Despite knowledge of the corrosion, BP failed to take action or notify investors, Reese argued. He also claimed that the oil company’s executives had made misleading statements about the operation, and that BP continued to mislead investors though its SEC filings.
U.S. District Judge Marsha Pechman in Seattle tossed most of Reese’s claims for failure to meet the heightened standards of the Private Securities Litigation Reform Act of 1995. But the judge said Reese could move ahead with the claim that accused BP of defrauding investors through SEC filings.
On appeal, a three-judge panel of the 9th Circuit reversed, finding that the filings were forward-looking contractual promises, the breaking of which did not amount to fraud.
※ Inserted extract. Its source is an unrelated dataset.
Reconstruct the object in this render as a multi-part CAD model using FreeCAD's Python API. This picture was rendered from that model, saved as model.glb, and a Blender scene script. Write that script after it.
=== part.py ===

“The breach of a contractual promise of future performance typically does not constitute a misrepresentation that will support an action for fraud,” Judge Ronald Gould wrote for the panel. “BPXA’s contractual promise to act as a prudent operator did not expressly or implicitly assert that BPXA was in full compliance with its obligations thereunder, and we do not view the public filing of the ORC Agreement as the sort of traditional fraudulent misrepresentation of fact that could induce investors mistakenly to buy securities. We hold that, in this case, the public filing of a contract containing a promise of future compliance did not, upon the contract’s breach at a time after execution, provide an actionable misrepresentation for the purposes of a private damages action for securities fraud.